Here’s the thing: rosé hype isn’t what it was 10 years ago. But when made right, it will always be a deliciously crisp, damn tasty wine. And while Happy Days lasted a respectable 11 seasons, our pink counterpart has been around for more than 2,000 years. Trends are cyclical. Rosé is here to stay.

How to rosé

A little education here: generally speaking, red wine is made with red grapes, and it ferments with the skins on, while white wine is usually made with white grapes [white=green or yellow], and the skins are discarded before fermentation. Rosé splits the difference. It uses red grapes, but it’s made like white wine – less time on the skin. Thus, the blush.

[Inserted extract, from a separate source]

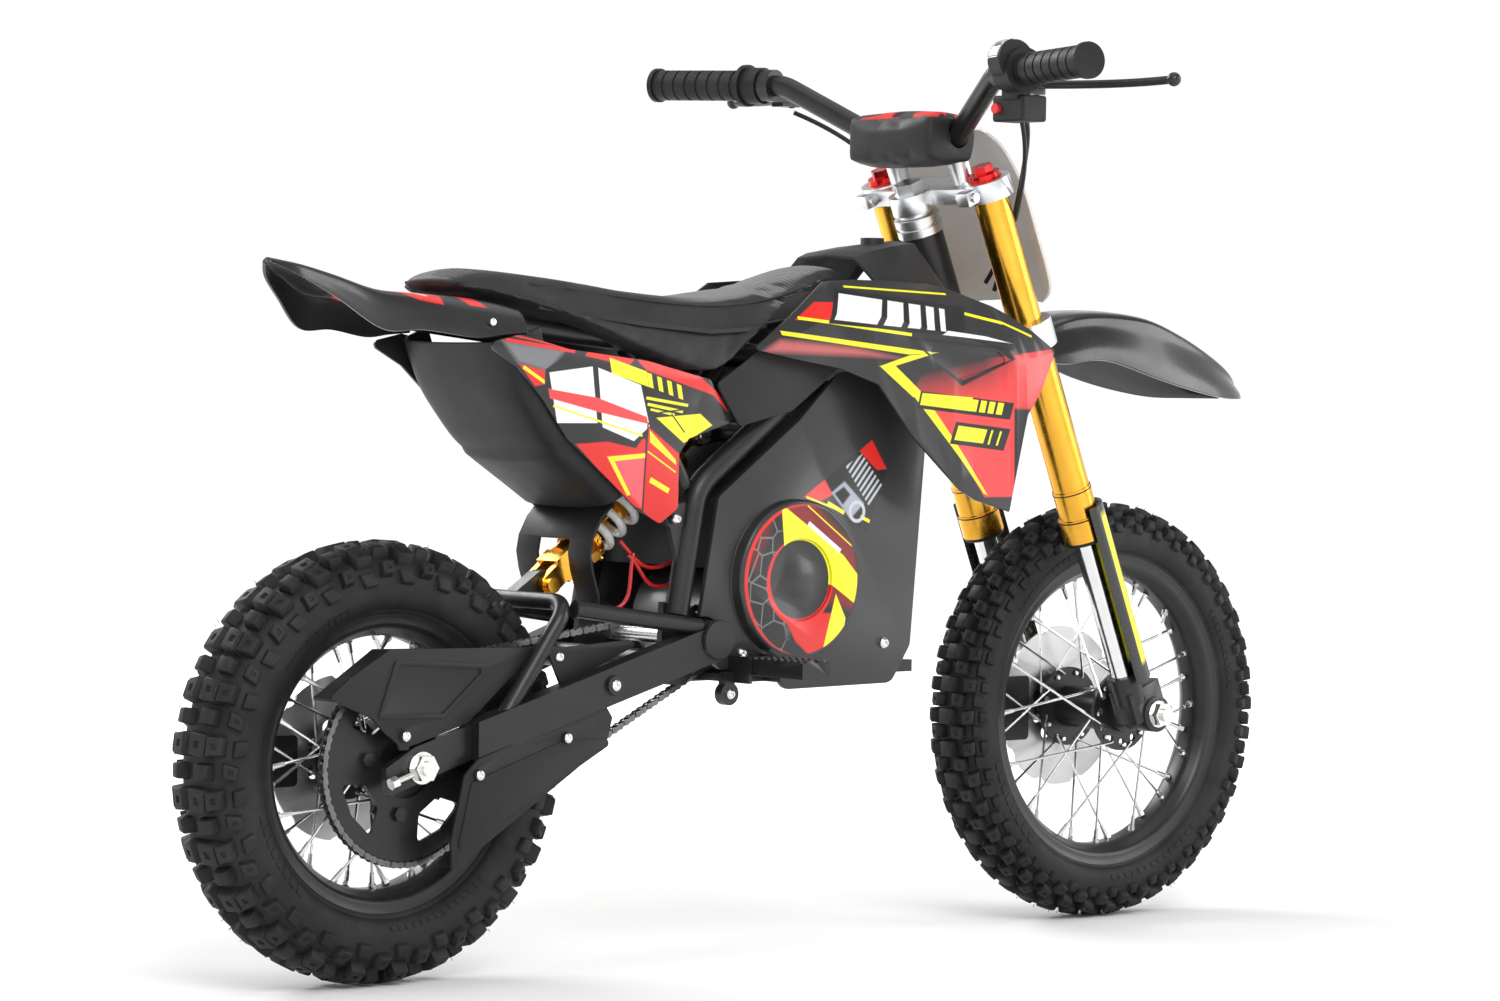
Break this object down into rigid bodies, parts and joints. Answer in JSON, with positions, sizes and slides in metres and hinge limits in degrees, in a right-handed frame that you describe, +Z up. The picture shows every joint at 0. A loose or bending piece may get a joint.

There’s a common misconception that darker color rosés are too sweet, taste cheap, or just plain bad. Maybe because Provence, one of the world’s oldest and most famous rosé regions, typically produces lighter, pale rosés. [I particularly enjoy Fleur de Mer and Gaussen Bandol.] But because of its popularity, many winemakers [bless their hearts] try to imitate the Provençal style, copy only the lighter-is-always-better adage, and produce pale-colored, wholly unsatisfying wines.  

Blush around the world

In fact, the French version is so ubiquitous that we’re calling all of these wines by their French moniker. The Italian version, “rosato,” is usually made with grapes only found in Italy  – Sangiovese, Canaiolo, Montepulciano, bunches more. These Italian varieties are typically darker and often have strong fruit notes [reminder: “fruit forward” doesn’t mean sweet]. A Spanish rosado might be the product of Tempranillo or Garnacha grapes. [You know one of our favorites.] Keeping it domestic? West coast variations might use Pinot, Cabernet, Zinfandel, or Merlot grapes. This is just a drop in the bucket. This wine can be made from any of the hundreds of red grape varieties.

Natural rosé

In the natural wine world, the blushing bottle occupies an even wider array of styles and flavors. The lack of traditional expectations allows winemakers to follow their instincts and make the best wines they think possible with the grapes they have. This can mean blends of grapes not traditionally grown together, and in the most interesting cases co-ferments of red and white grapes that, while maybe not technically a rosé, certainly occupy the same space on a wine list. The flavors and textures offered by these wines go far beyond the pale pink, light-bodied Provence styles that have dominated the last few years. 

The sheer volume of grape options, growing regions, and differences in styles and tastes makes rosé tasting endlessly intoxicating. So for now, with summer right around the corner, keep those water-skis at the ready, and rosé all day.